The agency is also starting work on a new highway safety project in collaboration with the Regional Transportation Commission of Southern Nevada; a program supported with funding from the Federal Highway Administration’s Advanced Transportation and Congestion Management Technologies Deployment or ATCMTD program.

The Nevada DOT said in a statement that it would finalize the new state rail plan following public comment and a virtual statewide rail summit on Feb. 16; a summit designed to provide an overview of plan recommendations and strategies and gather stakeholder and public feedback.

Photo by NTSB

The agency said it brought together more than 200 rail, economic development, and government leaders to analyze current and future rail needs, with its plan outlining more than 50 potential rail infrastructure projects to create economic advantages and transportation efficiencies.

The plan also outlines options to improve and integrate rail – which currently carries 23 percent of all Nevada freight tonnage, according to the Nevada DOT – through local and private sector investment in eight regions of the state.

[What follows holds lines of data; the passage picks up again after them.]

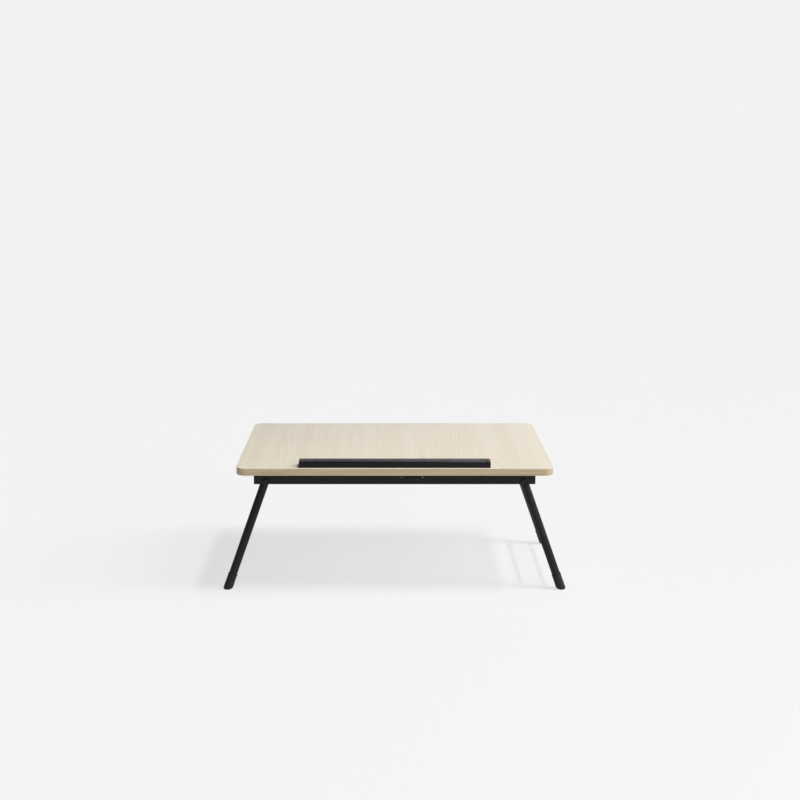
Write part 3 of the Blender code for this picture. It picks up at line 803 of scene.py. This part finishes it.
def leg(side, end):
    """A rod with its upper end hollowed to a tube's wall and rounded rim, and its rubber foot."""
    node = f"{end}_{side}_leg"
    below = LEG_PIVOT.z / math.cos(LEAN)
    start, down = leg_place(side, end, below - FOOT_SOLE)
    length = LEG_ABOVE_PIVOT + below - FOOT_SOLE
    rim = TUBE_WALL / 2
    profile = [(0, 0.0), (TUBE_RADIUS - 0.0006, 0.0), (TUBE_RADIUS, 0.0006)]
    for i in range(9):
        t = math.pi * i / 8
        profile.append((TUBE_RADIUS - rim + rim * math.cos(t), length - rim + rim * math.sin(t)))
    bottom = length - TUBE_OPEN_DEPTH
    profile += [(TUBE_RADIUS - TUBE_WALL, bottom), (0, bottom)]
    add_piece(f"{end}_{side}_leg_tube", turned(profile, start, -down, 72), node)
    foot(side, end)


def foot(side, end):
    """A rubber cup with a lip at its mouth, its round-edged sole level with the floor."""
    floor_point, down = leg_place(side, end, LEG_PIVOT.z / math.cos(LEAN))
    mouth, lip, body, sole_round = FOOT_MOUTH, FOOT_LIP, FOOT_LIP - 0.0003, FOOT_SOLE_ROUND
    inner = TUBE_RADIUS + 0.0001
    out = Vector((0, 1, 0)).cross(-down)
    segments = 72

    def ring(radius, height):
        centre, back = floor_point - down * height, Vector((0, 1, 0))
        steps = (2 * math.pi * i / segments for i in range(segments))
        return [centre + (out * math.cos(a) + back * math.sin(a)) * radius for a in steps]

    def level_ring(radius, z):
        """A slanting ring whose points all stand at height z."""
        points = []
        for point in ring(radius, 0):
            points.append(point + down * (point.z - z) / math.cos(LEAN))
        return points

    rings = [ring(inner, mouth - 0.006), ring(inner, mouth - 0.0002)]
    for i in range(7):
        t = math.pi * i / 6
        middle, half = (inner + lip) / 2, (lip - inner) / 2
        rings.append(ring(middle - half * math.cos(t), mouth - half + half * math.sin(t)))
    rings += [ring(lip, mouth - 0.0018), ring(lip - 0.0001, mouth - 0.0022)]
    rings += [ring(body - 0.0002, mouth - 0.0028), ring(body - 0.0002, mouth - 0.0034)]
    rings += [ring(body, 0.012), level_ring(body, sole_round)]
    for i in range(1, 9):
        t = math.pi / 2 * i / 8
        inset_by = sole_round * (1 - math.cos(t))
        rings.append(level_ring(body - inset_by, sole_round * (1 - math.sin(t))))
    add_piece(f"{end}_{side}_rubber_foot", loft(rings), f"{end}_{side}_foot")


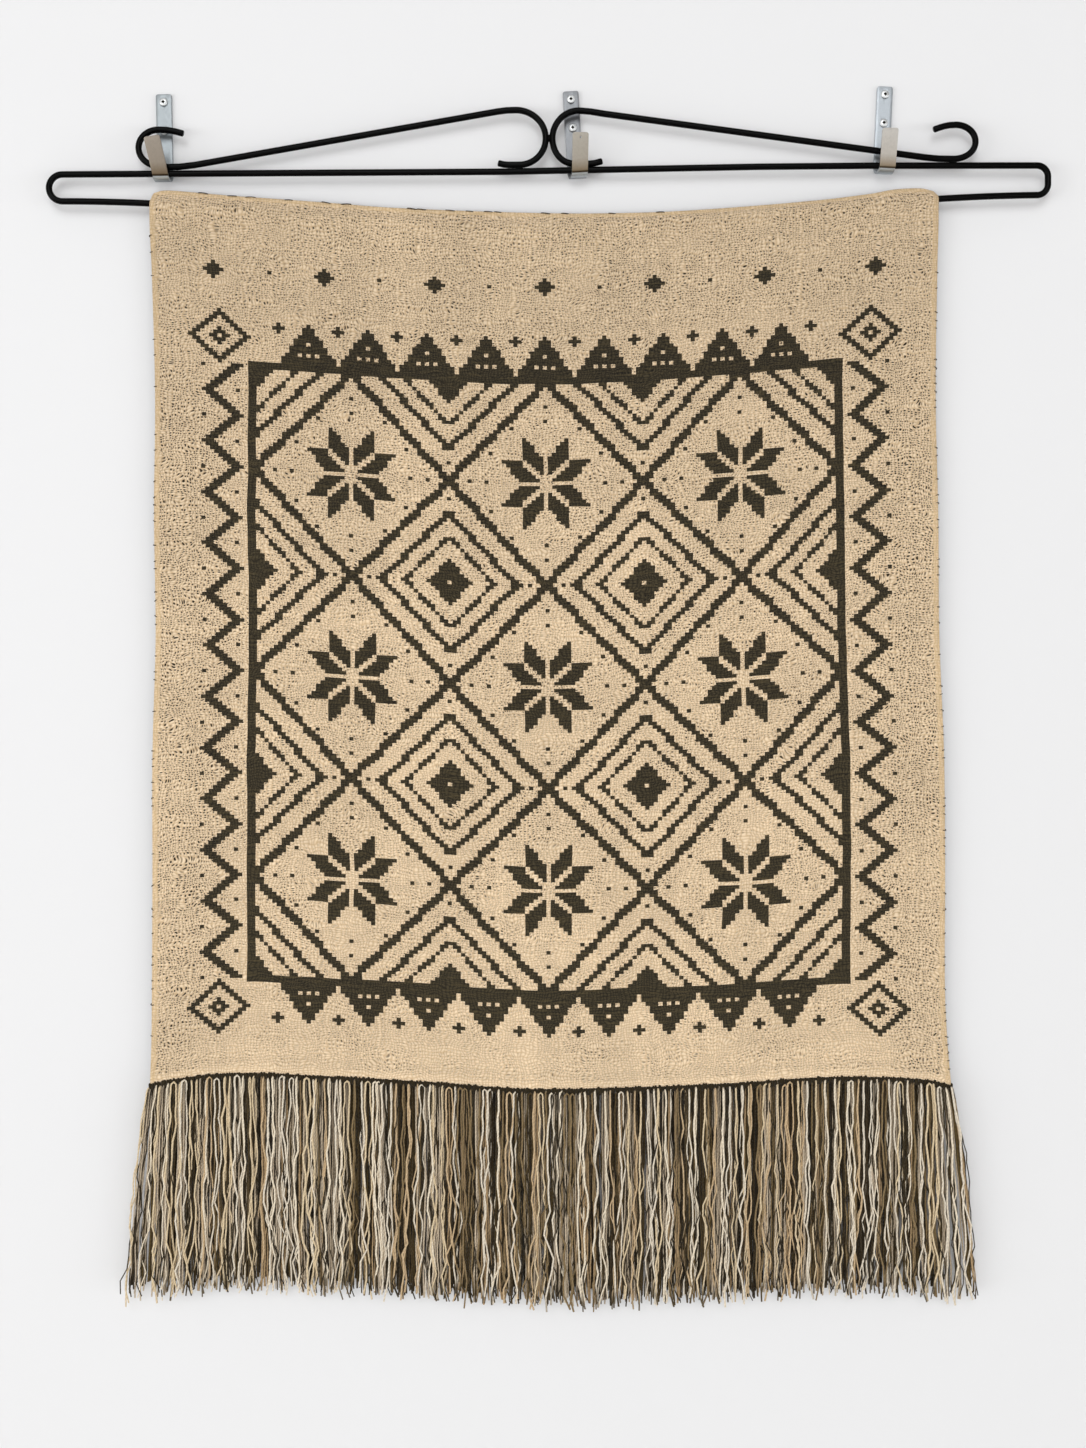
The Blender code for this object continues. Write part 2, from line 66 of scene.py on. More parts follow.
# %% [markdown]
# ## Units and small helpers
#
# Sizes are easiest to read in millimetres and Blender works in metres, so every size is written as a number times MM.
# The hanging is on the -Y side of the wall, which is the plane Y = 0, and the origin is behind the middle hook.

# %% Units, blending and a smooth curve through a table
MM = 0.001
SAME_POINT = 0.005 * MM       # points nearer than this are merged


def lerp(a, b, t):
    return a + (b - a) * t


def smoothstep(t):
    t = min(1.0, max(0.0, t))
    return t * t * (3 - 2 * t)


def along(table, key, column=1):
    """A table's column at a key, on a smooth cubic through its rows."""
    if key <= table[0][0]:
        return table[0][column]
    if key >= table[-1][0]:
        return table[-1][column]
    i = max(k for k in range(len(table) - 1) if table[k][0] <= key)
    before, a, b, after = table[max(i - 1, 0)], table[i], table[i + 1], table[min(i + 2, len(table) - 1)]
    span = b[0] - a[0]
    slope_a = (b[column] - before[column]) / (b[0] - before[0]) * span
    slope_b = (after[column] - a[column]) / (after[0] - a[0]) * span
    t = (key - a[0]) / span
    return (
        (2 * t**3 - 3 * t**2 + 1) * a[column] + (t**3 - 2 * t**2 + t) * slope_a
        + (3 * t**2 - 2 * t**3) * b[column] + (t**3 - t**2) * slope_b
    )


print("a millimetre is", MM, "m")

# %% [markdown]
# Finished pieces are plain meshes whose objects sit at the origin, as the CAD nodes do. `mesh_from` ends the work on
# a bmesh. `plain` evaluates an object with all its modifiers and keeps only the mesh that comes out. `dress` makes a
# piece move with the hanging and hides the CAD nodes that it stands for.

# %% Objects, plain meshes and dressing
scene = bpy.context.scene


def add_object(name, data, *finishes):
    made = bpy.data.objects.new(name, data)
    scene.collection.objects.link(made)
    for finish in finishes:
        data.materials.append(finish)
    return made


def mesh_from(bm, name):
    mesh = bpy.data.meshes.new(name)
    bm.to_mesh(mesh)
    bm.free()
    return mesh


def plain(made, name):
    """Replaces an object by the plain mesh that its modifiers and its place give."""
    bpy.context.view_layer.update()
    graph = bpy.context.evaluated_depsgraph_get()
    mesh = bpy.data.meshes.new_from_object(made.evaluated_get(graph), preserve_all_data_layers=True, depsgraph=graph)
    mesh.transform(made.matrix_world)
    bpy.data.objects.remove(made)
    piece = add_object(name, mesh)
    piece.name = mesh.name = name
    return piece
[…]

“By optimizing freight distribution across Nevada, rail transportation can contribute to more reliable and safer roads,” explained Lee Bonner, the agency’s rail planning manager.

“Ultimately, the statewide rail plan will paint a blueprint for potential rail improvements to augment our existing freight systems and provide jobs, tax revenue and business opportunities, not to mention enhance mobility, traffic safety and the environment for Nevada’s families,” Bonner added. “It sets us on a path to fully utilize rail for an integrated and sustainable statewide freight transportation network.”

Photo by the New Jersey DOT

[On a related note, the New Jersey Department of Transportation recently issued more than $29 million in fiscal year 2021 Rail Freight Assistance grants to help fund 10 projects aimed at upgrading and repairing existing railroad tracks with environmentally friendly steel ties, installing new or upgraded switches, constructing a new drawbridge, and repairing or upgrading existing bridges and crossings. That $29 million in state grants will leverage an additional $23 million from railroad owners and operators, the agency added, bringing the total investment in those 10 projects to more than $52 million.]

Meanwhile, the Nevada DOT and RTC – along with the Nevada Highway Patrol, University of Nevada, and other partners – are using a $6 million ATCMTD grant from the FHWA deploying a variety of technologies to improve safety along a five-mile, $15 million expansion of Las Vegas freeway that carries approximately 230,000 vehicles daily.

Photo by the RTD

Those technologies include wrong-way sensors that alert drivers immediately if they are traveling in the wrong direction; detection sensors in Highway Occupancy Vehicle lanes to collect vehicle occupancy data; and overhead signs that warn motorists about incidents, speed reduction, and lane closures ahead to mitigate crashes resulting from sudden braking.

“[We are] committed to leveraging every tool available, including emergency technologies, to further our mission of making Nevada safe and connected,” noted Kristina Swallow, Nevada DOT director, in a statement. “Nevada DOT is proud to work with its local, state, and federal partners in finding creative and high-tech solutions to improve driver efficiency and traffic flows while reducing secondary crashes.”

“As the traffic management agency for the region, it is essential that we continue to collaborate with the state and local governments and our university to employ emerging technologies to improve safety, mitigate traffic and help save lives,” added M.J. Maynard, RTC chief executive officer.

“This grant will enable us to work closely with our long-standing partners to expand our footprint in informing motorists, emergency responders and traffic technicians about incidents in real time,” Maynard added. “We are grateful to our federal delegation and community partners for their continued support of these efforts, as we all work together to reduce the number and severity of crashes on our valley’s roadways.”